* [REQUIREMENTS]:
Repeat verbatim, and only, the lines of the data below, beginning at the line that contains "7.6, -6, HOLE_BOTTOM));" and stopping after the line that contains "for node in".

--- Begin ---

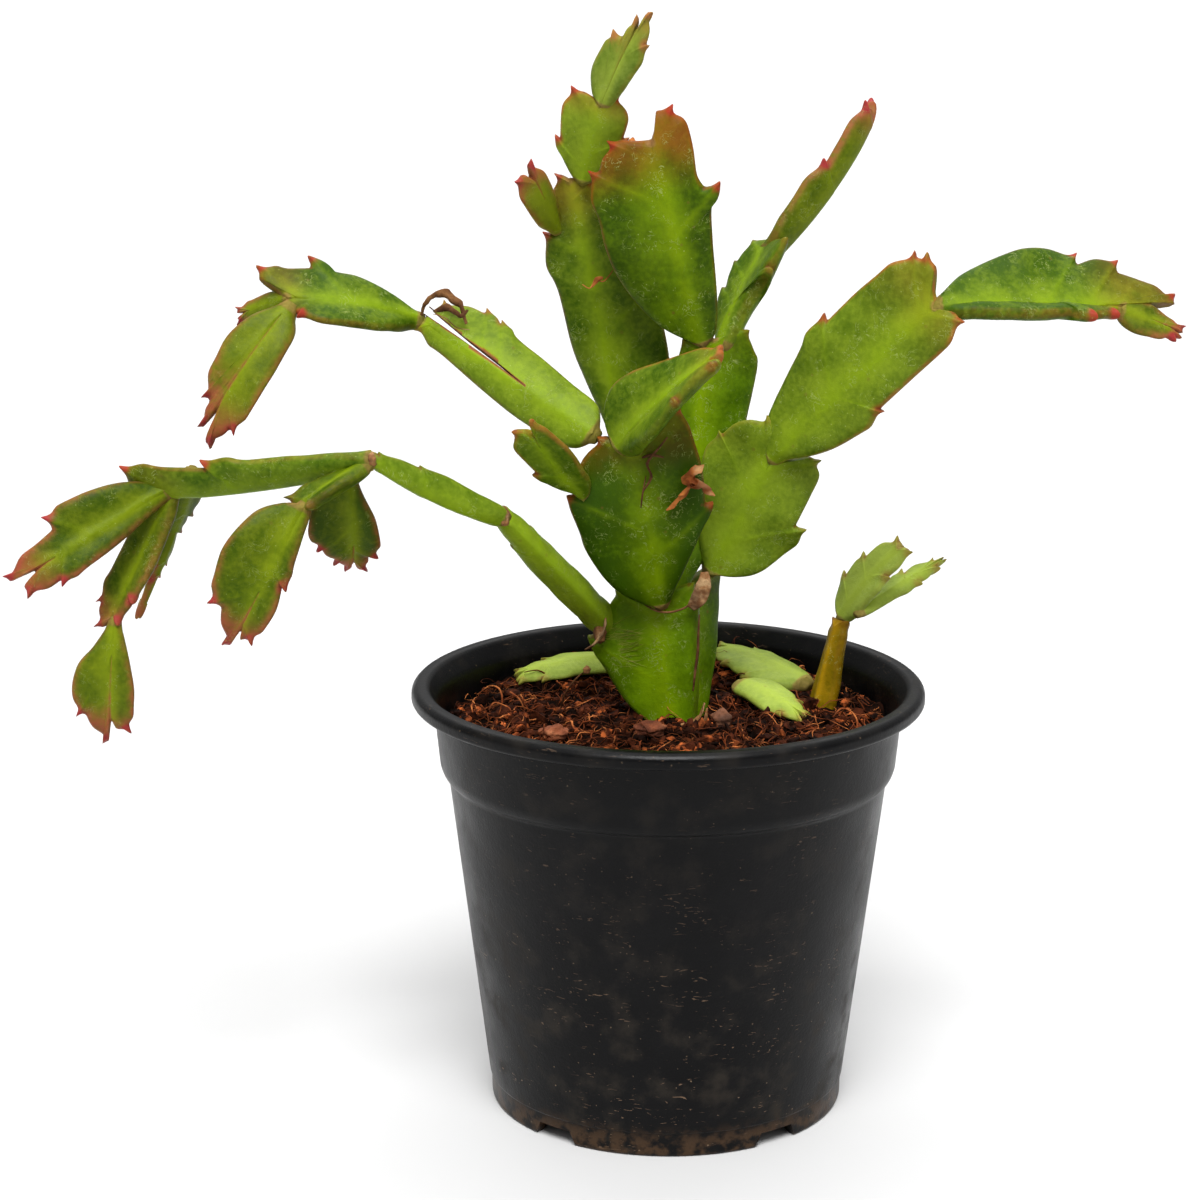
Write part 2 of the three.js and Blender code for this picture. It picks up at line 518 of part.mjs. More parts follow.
grow("lying_segment_1", paleGreen, [33.6, 27, 93.4], [11.9, 42.6, 98.2], [0, -0.15, 1], {
  neck: 3, thick: 1.3, bow: 0.8,
  left: [[1, 5], [5.3, 7.8], [12.5, 9.3, 1], [20, 7.3, 1], [26, 4, 1]],
  right: [[2, 4], [6, 5], [12, 5.4], [19, 5, 1], [28, 3, 1]],
});
grow("lying_segment_2", paleGreen, [17.6, 17.6, 95.6], [31.9, 1.6, 92], [0, -0.24, 1], {
  neck: 3, thick: 1.2, bow: 0.6,
  left: [[1.5, 5], [5, 6.4], [11, 5.8], [16, 4.6, 0.6], [21, 2.2, 0.5]],
  right: [[2, 3.6], [6, 4], [12, 4.9], [18, 4, 0.6], [23, 1.8, 0.5]],
});
grow("lying_segment_3", paleGreen, [-13, 38.5, 95.4], [-37.6, 31.6, 93.2], [0, -0.3, 1], {
  neck: 2.6, thick: 1.2, bow: 1.5,
  left: [[3, 4.4], [10, 4.8], [19.6, 5, 1], [25, 3, 0.8]],
  right: [[2, 4.7], [8.6, 5.4], [17.3, 4.4, 1], [24.5, 3, 0.8]],
});

// ---------------------------------------------------------------- pot
function potSolid() {
  const inner = (radius) => radius - POT_WALL;
  const profile = [
    [0, FLOOR_BOTTOM], [FOOT_INNER_RADIUS - 0.3, FLOOR_BOTTOM], [FOOT_INNER_RADIUS, 0.6],
    [FOOT_INNER_RADIUS + 0.6, 0], [FOOT_RADIUS - 0.7, 0], [FOOT_RADIUS, 0.8],
    [FOOT_RADIUS + 0.1, STEP_HEIGHT - 0.5], [STEP_RADIUS, STEP_HEIGHT],
    [BODY_TOP_RADIUS, BODY_TOP], [BODY_TOP_RADIUS + 0.9, BODY_TOP + 0.9],
    [COLLAR_BOTTOM_RADIUS, COLLAR_BOTTOM], [COLLAR_TOP_RADIUS, LIP_BOTTOM - 1.1],
    [COLLAR_TOP_RADIUS + 1.3, LIP_BOTTOM - 0.5], [COLLAR_TOP_RADIUS + 1.5, LIP_BOTTOM],
    [LIP_RADIUS - 0.8, LIP_BOTTOM], [LIP_RADIUS, LIP_BOTTOM + 0.9], [LIP_RADIUS, POT_HEIGHT - 1.1],
    [LIP_RADIUS - 0.7, POT_HEIGHT - 0.2], [LIP_RADIUS - 1.5, POT_HEIGHT],
    [LIP_INNER_RADIUS + 0.8, POT_HEIGHT], [LIP_INNER_RADIUS, POT_HEIGHT - 0.5],
    [inner(COLLAR_TOP_RADIUS) + 0.4, LIP_BOTTOM - 0.6], [inner(COLLAR_BOTTOM_RADIUS) + 0.1, COLLAR_BOTTOM],
    [inner(BODY_TOP_RADIUS), BODY_TOP], [inner(STEP_RADIUS) - 0.1, FLOOR_TOP], [0, FLOOR_TOP],
  ].map(([radius, height]) => new THREE.Vector2(radius, height));
  const lathe = new THREE.LatheGeometry(profile, POT_SIDES);
  lathe.rotateX(Math.PI / 2);
  let pot = toSolid(lathe);
  for (const angle of FOOT_SLOT_ANGLES) {
    const half = FOOT_SLOT_WIDTH / 2;
    const outline = new THREE.Shape();
    outline.moveTo(-half, -2);
    outline.lineTo(half, -2);
    outline.lineTo(half, 0);
    outline.lineTo(half - 1.6, FOOT_SLOT_HEIGHT);
    outline.lineTo(-half + 1.6, FOOT_SLOT_HEIGHT);
    outline.lineTo(-half, 0);
    outline.closePath();
    const slot = new THREE.ExtrudeGeometry(outline, { depth: 8, bevelEnabled: false });
    slot.rotateX(Math.PI / 2);
    slot.translate(0, -36, 0);
    slot.rotateZ(radians(angle));
    pot = pot.subtract(toSolid(slot));
  }
  for (let i = 0; i < DRAIN_HOLES; i += 1) {
    const hole = new THREE.CylinderGeometry(DRAIN_RADIUS, DRAIN_RADIUS, 6, 16);
    hole.rotateX(Math.PI / 2);
    hole.translate(DRAIN_CIRCLE, 0, (FLOOR_BOTTOM + FLOOR_TOP) / 2);
    hole.rotateZ((2 * Math.PI * i) / DRAIN_HOLES);
    pot = pot.subtract(toSolid(hole));
  }
  return pot;
}

// ---------------------------------------------------------------- soil
function soilHeight(x, y) {
  const rough = Math.sin(0.31 * x + 1.3) * Math.cos(0.27 * y) + 0.7 * Math.sin(0.63 * x - 0.47 * y)
    + 0.5 * Math.cos(0.91 * y + 0.5 * x);
  const heap = HEAP_HEIGHT * Math.exp(-((Math.hypot(x - HEAP_PLACE[0], y - HEAP_PLACE[1]) / HEAP_WIDTH) ** 2));
  const crown = 1.2 * Math.cos((Math.PI * Math.hypot(x, y)) / 110);
  return SOIL_TOP + 0.5 * SOIL_LUMPS * rough + crown + SOIL_TILT * y + heap;
}

function soilSolid() {
  const sides = POT_SIDES / 2;
  const rings = 8;
  const wallRadius = (z) => {
    const low = STEP_RADIUS - POT_WALL - 0.1;
    const high = BODY_TOP_RADIUS - POT_WALL;
    const body = low + ((high - low) * (z - FLOOR_TOP)) / (BODY_TOP - FLOOR_TOP);
    return Math.min(body, high) * Math.cos(Math.PI / sides) - SOIL_GAP;
  };
  const points = [];
  const faces = [];
  const rimRadius = (COLLAR_BOTTOM_RADIUS - POT_WALL) * Math.cos(Math.PI / sides) - SOIL_GAP + 0.2;
  points.push([0, 0, soilHeight(0, 0)]);
  for (let ring = 1; ring <= rings; ring += 1) {
    const radius = (rimRadius * ring) / rings;
    for (let i = 0; i < sides; i += 1) {
      const angle = (2 * Math.PI * i) / sides;
      const x = radius * Math.cos(angle);
      const y = radius * Math.sin(angle);
      points.push([x, y, soilHeight(x, y)]);
    }
  }
  const at = (ring, i) => 1 + (ring - 1) * sides + (i % sides);
  for (let i = 0; i < sides; i += 1) {
    faces.push([0, at(1, i), at(1, i + 1)]);
    for (let ring = 1; ring < rings; ring += 1) {
      faces.push([at(ring, i), at(ring + 1, i), at(ring + 1, i + 1)]);
      faces.push([at(ring, i), at(ring + 1, i + 1), at(ring, i + 1)]);
    }
  }
  const lower = [[rimRadius, COLLAR_BOTTOM + 1], [wallRadius(BODY_TOP), BODY_TOP - 0.6],
    [wallRadius(FLOOR_TOP + SOIL_GAP), FLOOR_TOP + SOIL_GAP]];
  for (const [radius, z] of lower) {
    const ring = (points.length - 1) / sides + 1;
    for (let i = 0; i < sides; i += 1) {
      const angle = (2 * Math.PI * i) / sides;
      points.push([radius * Math.cos(angle), radius * Math.sin(angle), z]);
      faces.push([at(ring - 1, i), at(ring, i), at(ring, i + 1)]);
      faces.push([at(ring - 1, i), at(ring, i + 1), at(ring - 1, i + 1)]);
    }
  }
  const bottom = points.length;
  points.push([0, 0, FLOOR_TOP + SOIL_GAP]);
  for (let i = 0; i < sides; i += 1) {
    faces.push([bottom, at((bottom - 1) / sides, i + 1), at((bottom - 1) / sides, i)]);
  }
  return fromPoints(points, faces);
}

// A plain oval hole in the soil for a stem to stand in.
function stemHole(center, halfWidth, halfDepth, turn, bottom) {
  const hole = new THREE.CylinderGeometry(1, 1, 40, 20);
  hole.rotateX(Math.PI / 2);
  hole.scale(halfWidth, halfDepth, 1);
  hole.rotateZ(radians(turn));
  hole.translate(center[0], center[1], bottom + 20);
  return toSolid(hole);
}

// A rounded lump with a seeded unevenness.
function lump(center, size, seed) {
  const ball = new THREE.IcosahedronGeometry(1, 1);
  const place = ball.attributes.position;
  for (let i = 0; i < place.count; i += 1) {
    const [x, y, z] = [place.getX(i), place.getY(i), place.getZ(i)];
    const swell = 1 + 0.12 * Math.sin(5.1 * x + seed) * Math.cos(4.3 * y - seed) + 0.06 * Math.sin(7 * z);
    place.setXYZ(i, center[0] + size[0] * x * swell, center[1] + size[1] * y * swell,
      center[2] + size[2] * z * swell);
  }
  return toSolid(ball);
}

// ---------------------------------------------------------------- assembly
const group = new THREE.Group();
const pot = potSolid();
let soil = soilSolid();
group.add(toMesh("pot", pot, potPlastic));

const solids = {};
const rooms = {};
const NUDGES = [[1, 0, 0], [-1, 0, 0], [0, 1, 0], [0, -1, 0], [0, 0, 1], [0, 0, -1]]
  .map((move) => move.map((step) => 0.75 * SEAT_GAP * step));
for (const segment of order) {
  solids[segment.name] = segment.solid();
  rooms[segment.name] = segment.solid(SEAT_GAP);
}
solids.trunk_segment = solids.trunk_segment.add(solids.trunk_wing);
rooms.trunk_segment = rooms.trunk_segment.add(rooms.trunk_wing);

// The damaged segment of the upper arm is split from its far end back along the midrib.
const split = new THREE.Shape();
const splitSegment = segments.upper_left_segment_1;
split.moveTo(30, 1.9);
split.lineTo(42, 1.5);
split.lineTo(54, 1.3);
split.lineTo(53, 4.6);
split.lineTo(43, 3.2);
split.closePath();
const splitCut = new THREE.ExtrudeGeometry(split, { depth: 14, bevelEnabled: false });
splitCut.translate(0, 0, -7);
splitCut.applyMatrix4(new THREE.Matrix4().makeBasis(splitSegment.along, splitSegment.across,
  new THREE.Vector3().crossVectors(splitSegment.along, splitSegment.across)).setPosition(splitSegment.seat));
solids.upper_left_segment_1 = largest(solids.upper_left_segment_1.subtract(toSolid(splitCut)));

for (const segment of order) {
  if (segment.name === "trunk_wing") {
    continue;
  }
  let solid = solids[segment.name];
  for (const other of segment.clear) {
    solid = solid.subtract(rooms[other]);
    for (const move of NUDGES) {
      solid = solid.subtract(solids[other].translate(move));
    }
    solid = largest(solid);
  }
  solid = largest(solid.simplify(SLIVER));
  solids[segment.name] = solid;
  group.add(toMesh(segment.name, solid, segment.look));
}

soil = soil.subtract(stemHole([3.2, 6], 9.8, 7.6, -6, HOLE_BOTTOM));
soil = soil.subtract(stemHole([36.4, 15.8], 6.6, 5.6, 0, HOLE_BOTTOM + 2));
for (const name of ["trunk_segment", "small_stem", "lying_segment_1", "lying_segment_2",
  "lying_segment_3"]) {
  soil = soil.subtract(rooms[name]);
}
const loose = [
  ["pebble", pebbleStone, [12.6, -0.5, 92.6], [2.5, 2.4, 2.3], 1],
  ["bark_chunk_1", barkBrown, [-4, -9, 92.4], [4, 2.6, 1.9], 2],
  ["bark_chunk_2", barkBrown, [-26, -12, 92.2], [3.4, 2.6, 1.8], 3],
];
for (const [name, look, center, size, seed] of loose) {
  soil = soil.subtract(lump(center, size.map((half) => half + SEAT_GAP), seed));
  group.add(toMesh(name, lump(center, size, seed), look));
}
group.add(toMesh("soil", largest(soil), coir));

// The origin is the middle of the footprint, on the surface the pot stands on.
const box = new THREE.Box3().setFromObject(group);
group.position.set(-(box.min.x + box.max.x) / 2, -(box.min.y + box.max.y) / 2, -box.min.z);

export default group;
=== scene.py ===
"""The looks of a potted christmas cactus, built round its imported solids. Lengths in the tables
are millimetres from the pot's axis at floor level, x to the right, y away from the camera, z up.
"""

import math

import bpy
import numpy as np
from mathutils import Matrix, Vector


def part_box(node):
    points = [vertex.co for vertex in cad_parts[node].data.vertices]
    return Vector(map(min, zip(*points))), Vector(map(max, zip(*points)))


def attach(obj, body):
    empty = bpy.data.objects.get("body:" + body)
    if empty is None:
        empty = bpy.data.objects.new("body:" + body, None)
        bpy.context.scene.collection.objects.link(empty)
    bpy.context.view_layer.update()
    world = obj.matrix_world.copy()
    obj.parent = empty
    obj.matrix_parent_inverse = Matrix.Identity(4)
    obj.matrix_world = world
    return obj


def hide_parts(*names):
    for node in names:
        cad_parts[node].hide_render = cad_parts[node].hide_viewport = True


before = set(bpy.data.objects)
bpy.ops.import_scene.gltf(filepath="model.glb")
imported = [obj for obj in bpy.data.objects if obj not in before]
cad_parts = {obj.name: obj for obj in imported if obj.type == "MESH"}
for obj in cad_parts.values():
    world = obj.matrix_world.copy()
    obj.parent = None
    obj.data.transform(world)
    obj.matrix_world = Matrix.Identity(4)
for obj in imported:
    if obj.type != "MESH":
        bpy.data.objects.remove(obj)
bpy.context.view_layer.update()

MILLIMETRES = 1000.0
pot_low, pot_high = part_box("pot")
AXIS = np.array([(pot_low.x + pot_high.x) * MILLIMETRES / 2,
                 (pot_low.y + pot_high.y) * MILLIMETRES / 2, 0.0])

# ------------------------------------------------------------------ camera
IMAGE_WIDTH = 1200
FOCAL_PIXELS = 3000
SENSOR = 36.0
CAMERA_PLACE = np.array([0.0, -677.8, 288.1])
CAMERA_PITCH = math.radians(13.853)
CAMERA_PAN = math.radians(-1.344)
CLIP_NEAR = 0.01
CLIP_FAR = 20


def unit(v):
    """A vector of length one in the direction of v."""
    v = np.asarray(v, float)
    return v / np.linalg.norm(v)


def units(rows):
    """Each row's vector at length one."""
    return rows / np.linalg.norm(rows, axis=-1, keepdims=True)


def bell(distance, width):
    """A bell that is 1 at distance 0 and falls off as exp(-(distance / width)^2)."""
    return np.exp(-(distance / width) ** 2)


def ring(radius, level, sides):
    """Places (radius cos turn, radius sin turn, level) all the way round the axis."""
    turn = np.linspace(0, 2 * np.pi, sides, endpoint=False)
    return np.stack([radius * np.cos(turn), radius * np.sin(turn), level + 0 * radius * turn], -1)


def add_object(name, data):
    """A new object in the scene that holds this mesh, camera or light."""
    made = bpy.data.objects.new(name, data)
    bpy.context.scene.collection.objects.link(made)
    return made


def make_camera():
    """The camera looks along (sin pan cos pitch, cos pan cos pitch, -sin pitch)."""
    ahead = np.array([math.sin(CAMERA_PAN) * math.cos(CAMERA_PITCH),
                      math.cos(CAMERA_PAN) * math.cos(CAMERA_PITCH), -math.sin(CAMERA_PITCH)])
    right = np.array([math.cos(CAMERA_PAN), -math.sin(CAMERA_PAN), 0.0])
    up = np.cross(right, ahead)
    data = bpy.data.cameras.new("camera")
    data.sensor_width = SENSOR
    data.lens = FOCAL_PIXELS / IMAGE_WIDTH * SENSOR
    data.clip_start = CLIP_NEAR
    data.clip_end = CLIP_FAR
    data.dof.use_dof = False
    camera = add_object("camera", data)
    matrix = np.eye(4)
    matrix[:3, 0], matrix[:3, 1], matrix[:3, 2] = right, up, -ahead
    matrix[:3, 3] = (CAMERA_PLACE + AXIS) / MILLIMETRES
    camera.matrix_world = Matrix(matrix.tolist())
    bpy.context.scene.camera = camera


make_camera()
bpy.context.scene.view_settings.view_transform = "Standard"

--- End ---

* [TASK RESPONSE]:
soil = soil.subtract(stemHole([3.2, 6], 9.8, 7.6, -6, HOLE_BOTTOM));
soil = soil.subtract(stemHole([36.4, 15.8], 6.6, 5.6, 0, HOLE_BOTTOM + 2));
for (const name of ["trunk_segment", "small_stem", "lying_segment_1", "lying_segment_2",
  "lying_segment_3"]) {
  soil = soil.subtract(rooms[name]);
}
const loose = [
  ["pebble", pebbleStone, [12.6, -0.5, 92.6], [2.5, 2.4, 2.3], 1],
  ["bark_chunk_1", barkBrown, [-4, -9, 92.4], [4, 2.6, 1.9], 2],
  ["bark_chunk_2", barkBrown, [-26, -12, 92.2], [3.4, 2.6, 1.8], 3],
];
for (const [name, look, center, size, seed] of loose) {
  soil = soil.subtract(lump(center, size.map((half) => half + SEAT_GAP), seed));
  group.add(toMesh(name, lump(center, size, seed), look));
}
group.add(toMesh("soil", largest(soil), coir));

// The origin is the middle of the footprint, on the surface the pot stands on.
const box = new THREE.Box3().setFromObject(group);
group.position.set(-(box.min.x + box.max.x) / 2, -(box.min.y + box.max.y) / 2, -box.min.z);

export default group;
=== scene.py ===
"""The looks of a potted christmas cactus, built round its imported solids. Lengths in the tables
are millimetres from the pot's axis at floor level, x to the right, y away from the camera, z up.
"""

import math

import bpy
import numpy as np
from mathutils import Matrix, Vector


def part_box(node):
    points = [vertex.co for vertex in cad_parts[node].data.vertices]
    return Vector(map(min, zip(*points))), Vector(map(max, zip(*points)))


def attach(obj, body):
    empty = bpy.data.objects.get("body:" + body)
    if empty is None:
        empty = bpy.data.objects.new("body:" + body, None)
        bpy.context.scene.collection.objects.link(empty)
    bpy.context.view_layer.update()
    world = obj.matrix_world.copy()
    obj.parent = empty
    obj.matrix_parent_inverse = Matrix.Identity(4)
    obj.matrix_world = world
    return obj


def hide_parts(*names):
    for node in names:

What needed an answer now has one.